- Input for this task:
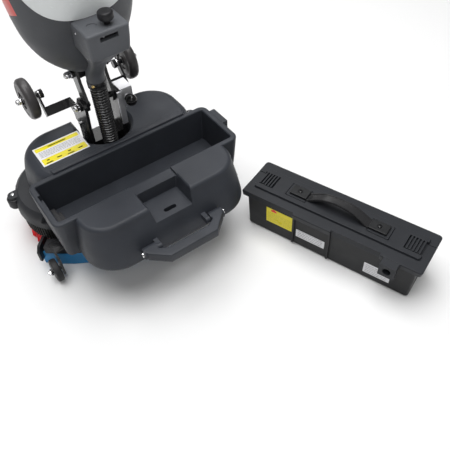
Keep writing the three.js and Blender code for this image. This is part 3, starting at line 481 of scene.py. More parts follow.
print_rng = random.Random(4)
LABEL_W, LABEL_H = 98, 60
care_patches = [(label_white, 0, LABEL_W, 0, LABEL_H), (label_yellow, 3, 95, 46, 57),
                (label_yellow, 3, 95, 3, 21), (label_ink, 30, 68, 50.4, 53.2)]
care_patches += small_print(print_rng, 6, 92, [41.5, 37.8, 34.1, 30.4, 26.7], 0.9, label_ink)
for cx in (15, 37, 60, 82):
    care_patches += [(label_ink, cx - half, cx + half, y, y + 3) for half, y in ((7, 5), (5, 9), (3, 13))]
sticker("care_label", (-150, 92, 200.02), (1, 0, 0), (0, 1, 0), care_patches, "head")

# ---- Inside the head and the brush deck ----
# Moulded and bought-in pieces whose form is already right: each gets its edges eased by
# a small radius, as a mould or a press leaves them, and its own finish.
def bevelled(thing, width, segments, angle):
    """Rounds the edges that turn by more than the angle."""
    rounding = thing.modifiers.new("rounding", "BEVEL")
    rounding.width = width
    rounding.segments = segments
    rounding.limit_method = "ANGLE"
    rounding.angle_limit = math.radians(angle)
    settle(thing)


def eased(node, material, width=0.7, segments=2):
    """A merged copy of a plain piece with rounded edges."""
    thing = bpy.data.objects.new(node + "_made", nodes[node].data.copy())
    bpy.context.scene.collection.objects.link(thing)
    drawing = bmesh.new()
    drawing.from_mesh(thing.data)
    bmesh.ops.remove_doubles(drawing, verts=drawing.verts, dist=2e-5)
    bmesh.ops.dissolve_limit(drawing, angle_limit=math.radians(0.6), verts=drawing.verts,
                             edges=drawing.edges)
    drawing.to_mesh(thing.data)
    drawing.free()
    thing.data.materials.clear()
    thing.data.materials.append(material)
    bevelled(thing, width / 1000, segments, 34)
    shade(thing)
    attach(thing, nodes[node]["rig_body"])
    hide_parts(node)
    return thing


deck_shell = moulded("deck_shell", (0.019, 0.020, 0.023), 0.50, grain=0.5)
black_moulding = moulded("black_moulding", (0.011, 0.011, 0.013), 0.40, grain=0.3)
skirt_rubber = moulded("skirt_rubber", (0.014, 0.0135, 0.013), 0.62, grain=0.5, grain_size=1.2, drift=0.25)
motor_paint = moulded("motor_paint", (0.16, 0.165, 0.17), 0.38, grain=0.25, grain_size=1.5, drift=0.12)


def plated(name, colour, roughness):
    """Metal finish: fine rolled streaks, cloudy polish and a little tarnish."""
    material = moulded(name, colour, roughness, grain=0.12, grain_size=1.4, drift=0.12)
    material.node_tree.nodes["Principled BSDF"].inputs["Metallic"].default_value = 1.0
    return material


def coated(material, weight, roughness):
    """A clear gloss over a finish."""
    shader = material.node_tree.nodes["Principled BSDF"]
    shader.inputs["Coat Weight"].default_value = weight
    shader.inputs["Coat Roughness"].default_value = roughness
    return material


bright_steel = plated("bright_steel", (0.66, 0.66, 0.67), 0.2)
zinc = plated("zinc", (0.74, 0.74, 0.76), 0.45)
brass = plated("brass", (0.72, 0.55, 0.25), 0.3)
enamel = coated(moulded("enamel", (0.0085, 0.0085, 0.0095), 0.28, grain=0.16, grain_size=2.5, drift=0.2,
                        specular=0.4), 0.25, 0.08)

eased("bulge_floor", deck_shell, 0.8)
eased("bay_contacts", black_moulding, 0.8)
eased("drive_controller", black_moulding, 1.2)
eased("water_pump", black_moulding, 0.8)
eased("brush_deck", deck_shell, 1.2, 3)
SIDES = (("left", -1), ("right", 1))
for side, _ in SIDES:
    eased(f"brush_motor_{side}", motor_paint, 1.0)
    eased(f"brush_plate_{side}", black_moulding, 0.8)
eased("splash_skirt", skirt_rubber, 0.4)

# ---- Splash skirt ribs ----
# The rubber skirt hangs round the deck and is moulded with upright ribs, so that it bends
# over sills; the ribs follow its outline at an even pitch.
def node_tree(name, *sizes):
    tree = bpy.data.node_groups.new(name, "GeometryNodeTree")
    tree.interface.new_socket("Geometry", in_out="INPUT", socket_type="NodeSocketGeometry")
    for label, kind, value in sizes:
        socket = tree.interface.new_socket(label, in_out="INPUT", socket_type="NodeSocket" + kind)
        if value is not None:
            socket.default_value = value
    tree.interface.new_socket("Geometry", in_out="OUTPUT", socket_type="NodeSocketGeometry")
    return tree, tree.nodes.new("NodeGroupInput"), tree.nodes.new("NodeGroupOutput")


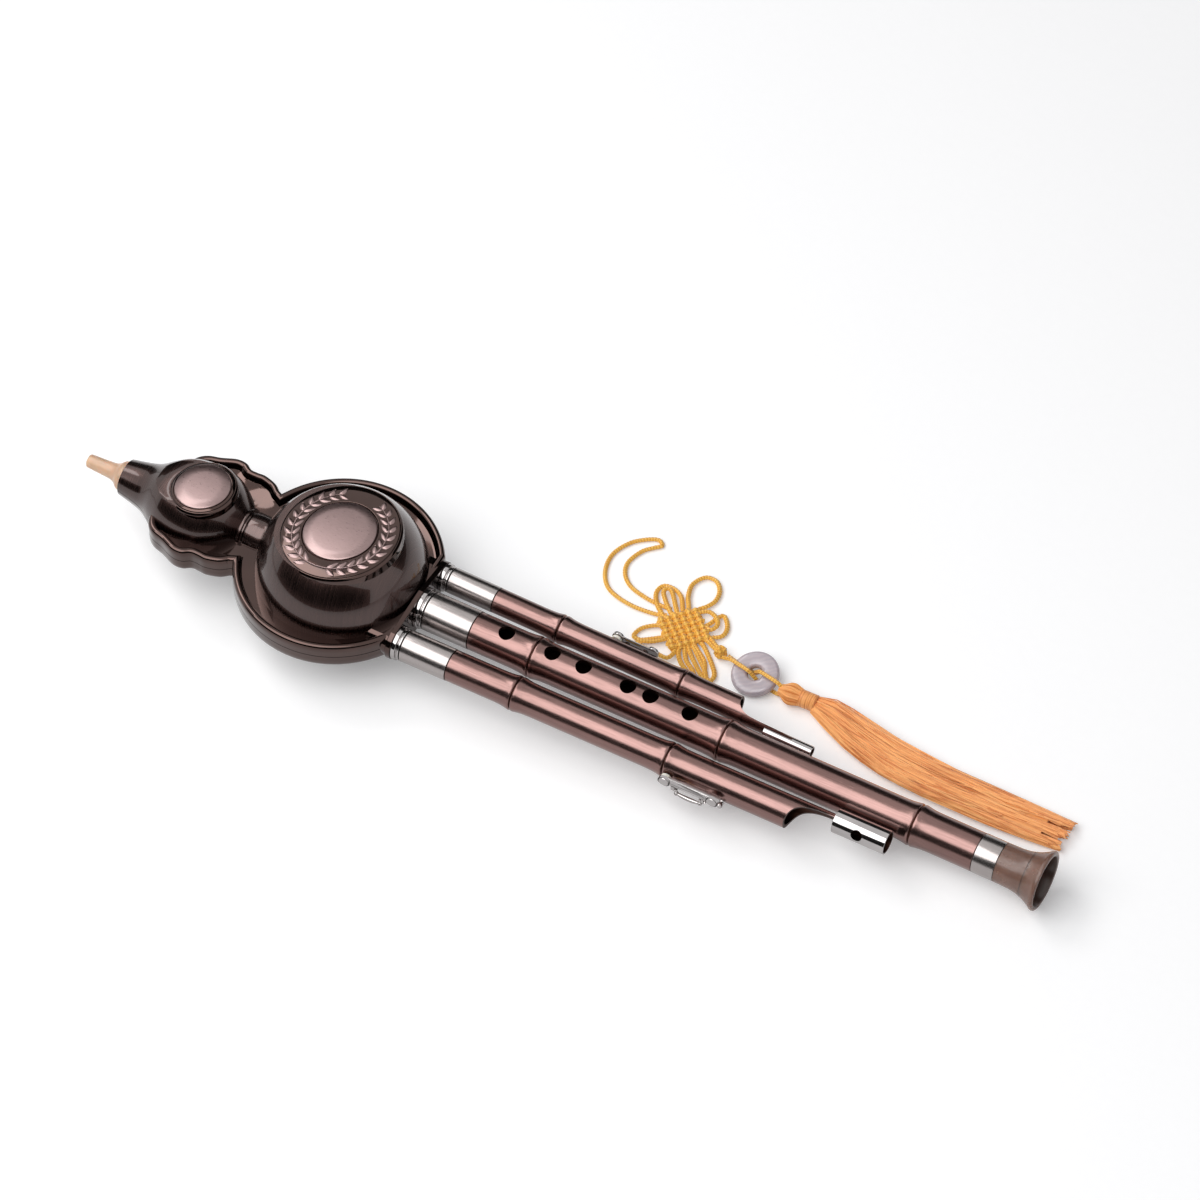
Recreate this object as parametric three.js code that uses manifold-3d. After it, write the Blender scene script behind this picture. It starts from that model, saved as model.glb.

- Given problem: Quote all the records. Keep every word exact.

- Task response:
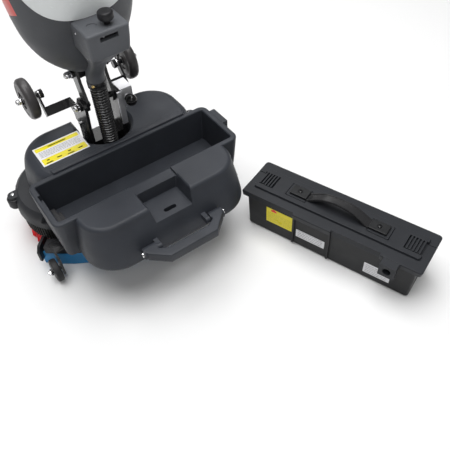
Keep writing the three.js and Blender code for this image. This is part 3, starting at line 481 of scene.py. More parts follow.
print_rng = random.Random(4)
LABEL_W, LABEL_H = 98, 60
care_patches = [(label_white, 0, LABEL_W, 0, LABEL_H), (label_yellow, 3, 95, 46, 57),
                (label_yellow, 3, 95, 3, 21), (label_ink, 30, 68, 50.4, 53.2)]
care_patches += small_print(print_rng, 6, 92, [41.5, 37.8, 34.1, 30.4, 26.7], 0.9, label_ink)
for cx in (15, 37, 60, 82):
    care_patches += [(label_ink, cx - half, cx + half, y, y + 3) for half, y in ((7, 5), (5, 9), (3, 13))]
sticker("care_label", (-150, 92, 200.02), (1, 0, 0), (0, 1, 0), care_patches, "head")

# ---- Inside the head and the brush deck ----
# Moulded and bought-in pieces whose form is already right: each gets its edges eased by
# a small radius, as a mould or a press leaves them, and its own finish.
def bevelled(thing, width, segments, angle):
    """Rounds the edges that turn by more than the angle."""
    rounding = thing.modifiers.new("rounding", "BEVEL")
    rounding.width = width
    rounding.segments = segments
    rounding.limit_method = "ANGLE"
    rounding.angle_limit = math.radians(angle)
    settle(thing)


def eased(node, material, width=0.7, segments=2):
    """A merged copy of a plain piece with rounded edges."""
    thing = bpy.data.objects.new(node + "_made", nodes[node].data.copy())
    bpy.context.scene.collection.objects.link(thing)
    drawing = bmesh.new()
    drawing.from_mesh(thing.data)
    bmesh.ops.remove_doubles(drawing, verts=drawing.verts, dist=2e-5)
    bmesh.ops.dissolve_limit(drawing, angle_limit=math.radians(0.6), verts=drawing.verts,
                             edges=drawing.edges)
    drawing.to_mesh(thing.data)
    drawing.free()
    thing.data.materials.clear()
    thing.data.materials.append(material)
    bevelled(thing, width / 1000, segments, 34)
    shade(thing)
    attach(thing, nodes[node]["rig_body"])
    hide_parts(node)
    return thing


deck_shell = moulded("deck_shell", (0.019, 0.020, 0.023), 0.50, grain=0.5)
black_moulding = moulded("black_moulding", (0.011, 0.011, 0.013), 0.40, grain=0.3)
skirt_rubber = moulded("skirt_rubber", (0.014, 0.0135, 0.013), 0.62, grain=0.5, grain_size=1.2, drift=0.25)
motor_paint = moulded("motor_paint", (0.16, 0.165, 0.17), 0.38, grain=0.25, grain_size=1.5, drift=0.12)


def plated(name, colour, roughness):
    """Metal finish: fine rolled streaks, cloudy polish and a little tarnish."""
    material = moulded(name, colour, roughness, grain=0.12, grain_size=1.4, drift=0.12)
    material.node_tree.nodes["Principled BSDF"].inputs["Metallic"].default_value = 1.0
    return material


def coated(material, weight, roughness):
    """A clear gloss over a finish."""
    shader = material.node_tree.nodes["Principled BSDF"]
    shader.inputs["Coat Weight"].default_value = weight
    shader.inputs["Coat Roughness"].default_value = roughness
    return material


bright_steel = plated("bright_steel", (0.66, 0.66, 0.67), 0.2)
zinc = plated("zinc", (0.74, 0.74, 0.76), 0.45)
brass = plated("brass", (0.72, 0.55, 0.25), 0.3)
enamel = coated(moulded("enamel", (0.0085, 0.0085, 0.0095), 0.28, grain=0.16, grain_size=2.5, drift=0.2,
                        specular=0.4), 0.25, 0.08)

eased("bulge_floor", deck_shell, 0.8)
eased("bay_contacts", black_moulding, 0.8)
eased("drive_controller", black_moulding, 1.2)
eased("water_pump", black_moulding, 0.8)
eased("brush_deck", deck_shell, 1.2, 3)
SIDES = (("left", -1), ("right", 1))
for side, _ in SIDES:
    eased(f"brush_motor_{side}", motor_paint, 1.0)
    eased(f"brush_plate_{side}", black_moulding, 0.8)
eased("splash_skirt", skirt_rubber, 0.4)

# ---- Splash skirt ribs ----
# The rubber skirt hangs round the deck and is moulded with upright ribs, so that it bends
# over sills; the ribs follow its outline at an even pitch.
def node_tree(name, *sizes):
    tree = bpy.data.node_groups.new(name, "GeometryNodeTree")
    tree.interface.new_socket("Geometry", in_out="INPUT", socket_type="NodeSocketGeometry")
    for label, kind, value in sizes:
        socket = tree.interface.new_socket(label, in_out="INPUT", socket_type="NodeSocket" + kind)
        if value is not None:
            socket.default_value = value
    tree.interface.new_socket("Geometry", in_out="OUTPUT", socket_type="NodeSocketGeometry")
    return tree, tree.nodes.new("NodeGroupInput"), tree.nodes.new("NodeGroupOutput")


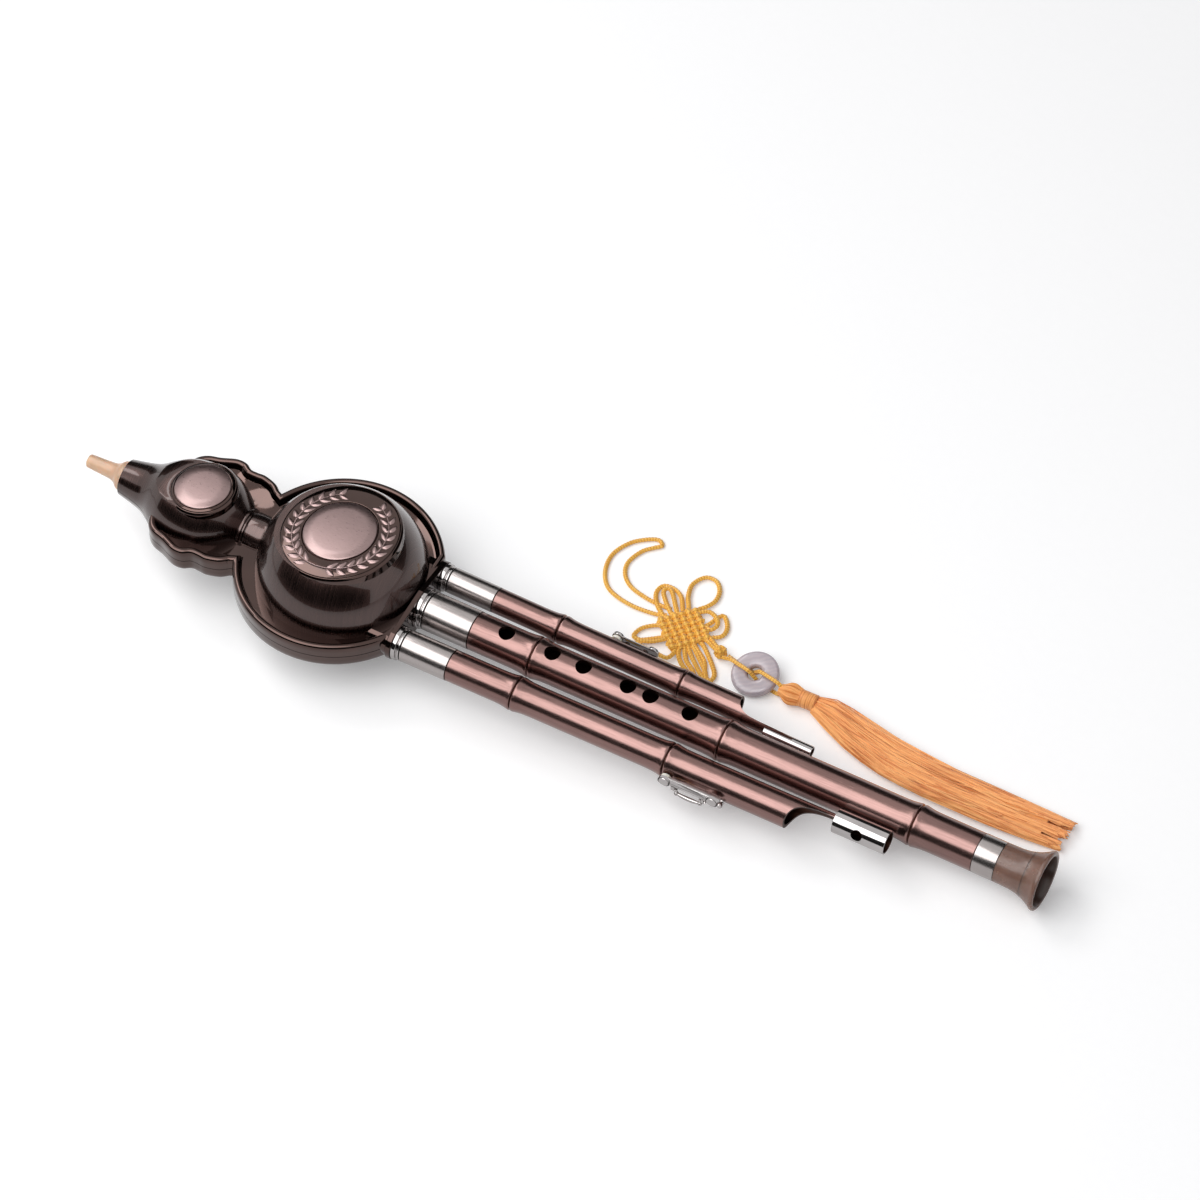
Recreate this object as parametric three.js code that uses manifold-3d. After it, write the Blender scene script behind this picture. It starts from that model, saved as model.glb.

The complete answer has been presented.